In dismissing the case, a three-judge appeals court panel ruled 2-1 that claims against the contractors were precluded under a doctrine the two majority judges called “battlefield preemption.”

Writing for the court, Judge Laurence Silberman said: “During wartime, where a private service contractor is integrated into combatant activities over which the military retains command authority, a tort claim [for damages] arising out of the contractor’s engagement in such activities shall be preempted.”

The government acted quickly to prosecute the offending military personnel, but no similar proceedings were initiated against military contractors at the prison, Silberman wrote. “This fact alone indicates the government’s perception of the contract employees’ role in the Abu Ghraib scandal,” the judge said.

The appeals court also ruled that the former Iraqi detainees were not empowered under the Alien Tort Statute to file a lawsuit in a US court seeking to enforce a violation of the law of nations. The judges said that although torture committed by a government is a violation of a settled international norms, the same act by a private contractor is not.

“Congress has never created this cause of action,” Silberman wrote. While Congress has empowered US residents to sue foreign governments for torture, federal law makers excluded from the law the possibility of filing a similar suit against American military officials overseas, or private individuals working with the US government overseas.

In a dissent, Appeals Court Judge Merrick Garland said he would allow the Iraqi detainees’ lawsuit to move forward against both military contractors.
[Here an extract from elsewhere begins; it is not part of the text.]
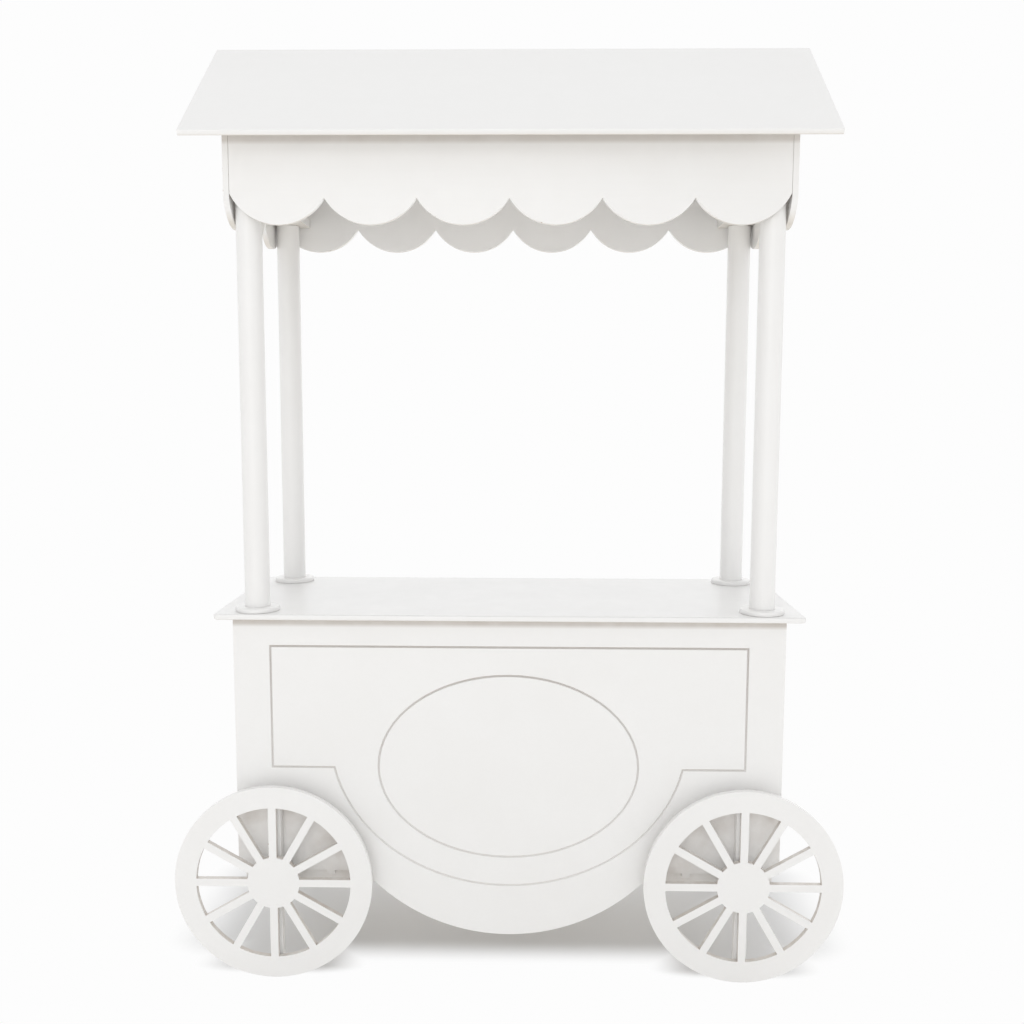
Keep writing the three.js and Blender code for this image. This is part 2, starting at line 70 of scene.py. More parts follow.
# Light
BACKGROUND_COLOUR = (0.982, 0.982, 0.982, 1)
SKY_COLOUR = (0.993, 0.999, 1.008, 1)
SKY_EVEN = 0.49  # light from everywhere
SKY_LOBES = (  # direction and strength of the light of each wall
    ((0, -0.7, 0.714), 0.55),
    ((0, 0.98, 0.2), 2.40),
    ((0, 0, 1), 0.45),
    ((0.98, 0, 0.2), 0.40),
    ((-0.98, 0, 0.2), 0.08),
)
SKY_LOBE_POWER = 4  # the higher, the narrower
SOFT_BOXES = (  # power, size, place
    (20.6, (2.64, 1.98), Vector((-0.88, -5.72, 3.33))),
    (24.8, (3.96, 2.64), Vector((-0.99, -6.38, 1.13))),
)
SOFT_BOX_AIM = Vector((0, 0, 1.35))

# Floor
FLOOR_HALF_WIDTH = 60
FLOOR_BOUNCE = (0.95, 0.935, 0.912, 1)
FLOOR_SHADED = 0.66  # what the floor shows of the light near the cart
FLOOR_GLOW = 0.02  # what it shows there without any light
SHADE_ZONES = (  # middle, half span with the full shadow, and how much further out it is gone
    ((0, 0.08), (0.60, 0.165), (0.18, 0.105)),
    ((axle.x, -0.10), (0.07, 0.10), (0.12, 0.04)),  # under each wheel
)

# Patterns of noise: grains per metre, detail, roughness, and the values that count as none and
# as full
PATTERNS = {
    "blotches": (5, 4, 0.6, 0.35, 0.70),
    "streaks": (160, 3, 0.5, 0.40, 0.75),
    "dust_and_shade": (11, 5, 0.65, 0.30, 0.75),
    "overhang_shade_patches": (30, 3, 0.5, 0.30, 0.70),
    "wheel_shade_patches": (26, 4, 0.5, 0.35, 0.65),
    "wear": (55, 3, 0.5, 0.30, 0.70),
    "chips": (240, 2, 0.5, 0.64, 0.69),
    "chipped_spots": (17, 2, 0.5, 0.58, 0.66),
    "gloss": (34, 3, 0.5, 0.30, 0.70),
    "zinc": (240, 4, 0.7, 0.35, 0.70),
    "nylon": (90, 3, 0.5, 0.35, 0.70),
}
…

“No act of Congress and no judicial precedent bars the plaintiffs from suing the private contractors – who were neither soldiers nor civilian government employees,” Garland wrote.

“Neither President Obama nor President Bush nor any other executive branch officials has suggested that subjecting the contractors to tort liability for the conduct at issue here would interfere with the nation’s foreign policy or the executive’s ability to wage war,” he said. “To the contrary, the Department of Defense has repeatedly stated that employees of private contractors accompanying the Armed Forces in the field are NOT within the military’s chain of command, and that such contractors ARE subject to civil liability.”

In a brief urging the high court to take up the case, the detainees’ lawyers said it arises at a time when contractors outnumber members of the military in overseas operations. “This is a case about the commission of war crimes by private actors who violated state, federal, and international law,” said Vincent Parrett in his brief to the court.

“There are 217,832 contractor personnel providing services to the United States in Iraq and Afghanistan, answering not to the military chain of command but to for-profit corporations who receive a total of over $5 billion annually for their services,” Parrett wrote. “The [appeals court’s] holding has eviscerated one of the most effective means of deterring them from violating the law.”